Pub Date: Jan. 3rd, 1985
Publisher: Knopf

Last chapter in Deighton's masterfully entertaining British spy trilogy begun with Berlin Game (1983) and Mexico Set (1984), though--unlike tennis' game/set/match--neither side really wins. Or does some lone player actually make match point? All three books in the group turn on the same plot points: who is the mole, or who is a true defector (rather than KGB plant--or solitary)? In Berlin Game, Bernard Sampson and his independently wealthy wife Fiona (mother of two) both work for MI6 in Operations, with Berlin as their gameboard. The climax reveals Fiona as the treasonous mole. In Mexico Set, Fiona's in East Berlin and rising through the KGB ranks while Bernie sinks ever deeper into muck, under suspicion of disloyalty as ex-husband to an active Russian spy.

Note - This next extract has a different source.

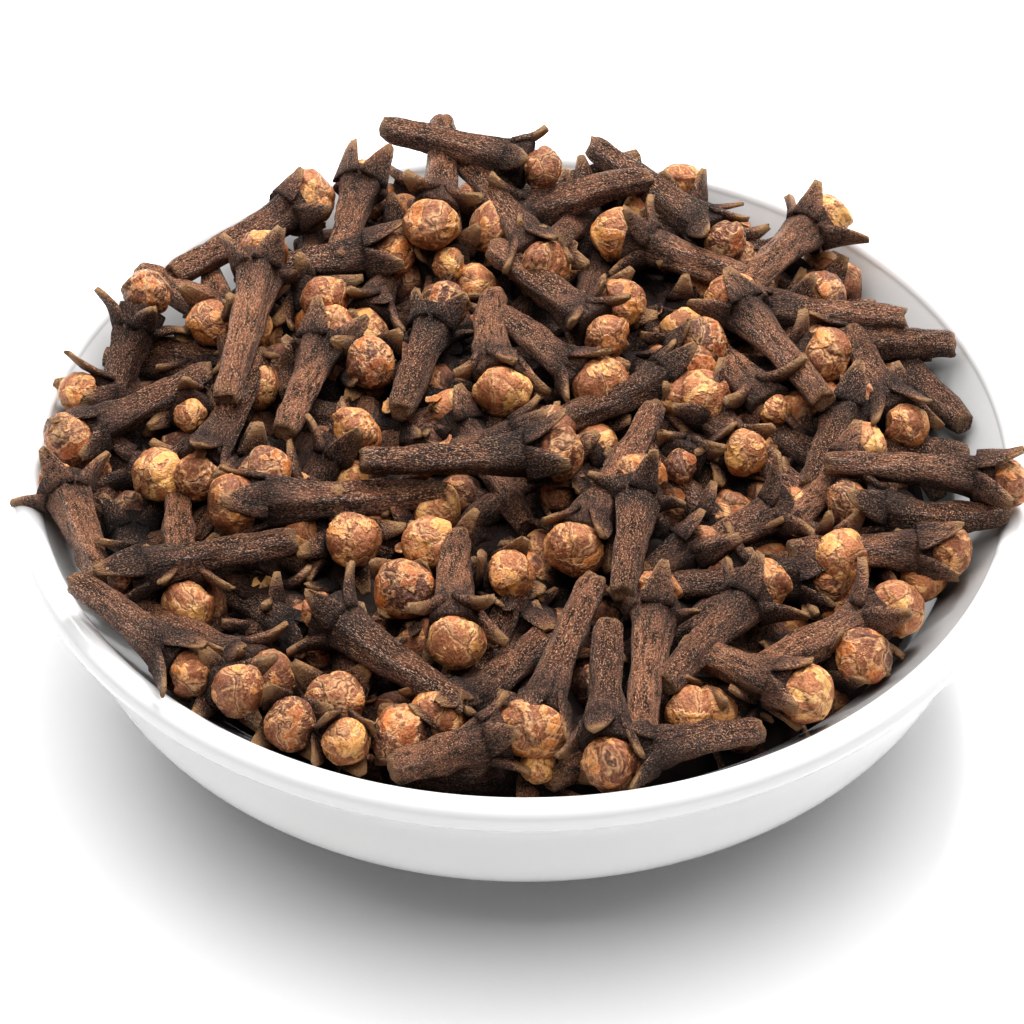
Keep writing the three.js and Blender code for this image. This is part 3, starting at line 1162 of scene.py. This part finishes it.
def makeCrumb(half, number):
    bm = newShape(withPatterns=True)
    shadeLayer = bm.verts.layers.float["shade"]
    tintLayer = bm.verts.layers.float["tint"]
    grainLayer = bm.verts.layers.float_vector["grain"]
    bmesh.ops.create_icosphere(bm, subdivisions=crumb["roundness"], radius=1)
    scale = crumb["rippleScale"]
    for vert in bm.verts:
        along, side, up = vert.co
        lift = crumb["curl"] * half * (along * along + side * side)
        ripple = crumb["ripple"] * noiseAt(along * scale, side * scale, number * 1.7)
        width = side * half * crumb["width"] * (1 - crumb["taper"] * along)
        vert.co = Vector((along * half, width, up * crumb["thickness"] + lift + ripple))
        edge = crumb["edgeTan"] * smoothStep(*crumb["edgeSpan"], hypot(along, side))
        vert[shadeLayer] = edge - crumb["shade"]
        vert[tintLayer] = tintOf(number)
        vert[grainLayer] = vert.co + grainShift(number)
    return bm


def makeCrumbs():
    bm = newShape(withPatterns=True)
    for i in range(crumb["count"]):
        place = crumbPlace()
        part = makeCrumb(draw(*crumb["length"]) / 2, i)
        bmesh.ops.transform(part, matrix=place, verts=part.verts)
        joinPart(bm, part, i % 3 // 2)  # every third is of the stem's skin
    piece = finishPiece(bm, "petalCrumbs", [budMaterial, stemMaterial])
    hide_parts("cloves")
    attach(piece, "root")


# painted shade: a near-black middle that stands for the shaded depths and closes the deepest gaps
core = {
    "rings": 28,
    "steps": 96,
    "radius": 32,
    "depth": 6,
    "fall": 3.2,
    "fallPower": 8,
    "floorRadius": 22,
    "floorRise": 1,
    "side": (30, 10),
    "relief": 2.5,
    "reliefScale": 0.35,
    "reliefRadius": 30,
    "reliefAbove": 11,
    "noiseScale": 300,
    "noiseDetail": 4,
    # near black, painted shade
    "browns": [(0.3, (0.006, 0.004, 0.003)), (0.7, (0.03, 0.016, 0.011))],
    "roughness": 0.9,
}


def makeCoreMaterial():
    material, tree, shader = newMaterial("heapShadow")
    place = addNode(tree, "ShaderNodeTexCoord").outputs["Object"]
    mottle = addNoise(tree, place, core["noiseScale"], core["noiseDetail"])
    tree.links.new(addRamp(tree, mottle, core["browns"]), shader.inputs["Base Color"])
    shader.inputs["Roughness"].default_value = core["roughness"]
    return material


def makeCore():
    outline = []
    for i in range(core["rings"]):
        part = 1 - i / core["rings"]
        radius = core["radius"] * part
        fall = core["fall"] * part ** core["fallPower"]
        outline.append((radius, heapHeight(radius, 0) - core["depth"] - fall))
    bottom = bowl["floorTop"] + heap["clearance"]
    outline += [(0, bottom), (core["floorRadius"], bottom + core["floorRise"]), core["side"]]
    bm = spinOutline(outline, core["steps"], closed=True)
    for vert in bm.verts:
        if hypot(vert.co.x, vert.co.y) < core["reliefRadius"] and vert.co.z > core["reliefAbove"]:
            vert.co.z += core["relief"] * noise.noise(vert.co * core["reliefScale"])
    piece = finishPiece(bm, "heapCore", [makeCoreMaterial()])
    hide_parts("cloves")
    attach(piece, "root")


# the first of the lying cloves are sunk in the heap
sunkCount = 30
sunk, onTop = layers["lying"][:sunkCount], layers["lying"][sunkCount:]

# shapes is how many different ones are shared out, numberFrom seeds them
cloveLayers = {
    "lowerCloves": {"layer": layers["fill"], "detail": plain, "shapes": 8, "numberFrom": 300},
    "standingCloves": {"layer": layers["buried"], "detail": fine, "shapes": 8, "numberFrom": 100},
    "sunkCloves": {"layer": sunk, "detail": fine, "shapes": 10, "numberFrom": 0},
    "lyingCloves": {"layer": onTop, "detail": fine, "shapes": 12, "numberFrom": 40},
}

stemMaterial = makeStemMaterial()
budMaterial = makeBudMaterial()
makeCore()
for name, settings in cloveLayers.items():
    makeCloves(name, **settings)
makeCrumbs()
print("cloves")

Fiona has her eye on their two kids, who are still in England and--like a good KGB-nik--is trying to boil Bernie's goose as well. Now, in London Match, Fiona's making a supreme effort to smash Bernie and get her kids. The entire senior staff of London's Foreign Office finds itself on slippery ice against the phantom plays of Moscow Centre. Bernie smells something fishy with their KGB defector Erich Stinnes, who was senior assistant to Fiona in Berlin. Is he a plant? Three of his bits of info have blown the cover on Russian networks and led to low-level captures. But it is a very unexciting spy-song that Mrs. Miller, for example, sings before attempting suicide with aspirin (an attempt remedied by stomach pump) and then being assassinated by the KGB in a car driven into a waterway (when the car's finally hoisted out, it's empty). Who to blame? Well, everything points toward Bret Rensselaer, who's been put in charge of debriefing Stinnes. And slimy Dicky Cruyer, adulterer and German Stations Controller, is all for pushing Bret down the tube. But as the reader will suspect, the hand behind the mole is ferocious Fiona's, and she's just had a secret meet in Holland with her London-based adulterous sister Tessa, with an eye to recapturing her kids. . .There's more here than previously, though Bernie's delicious confrontation with Fiona is reserved for the climax. . .which keeps her offstage until then while the reader longs for some Strindbergian marital storm scenes. The climax is okay but not superterrific--not after a more than 1200-page trilogy. Still, superior fare of its kind.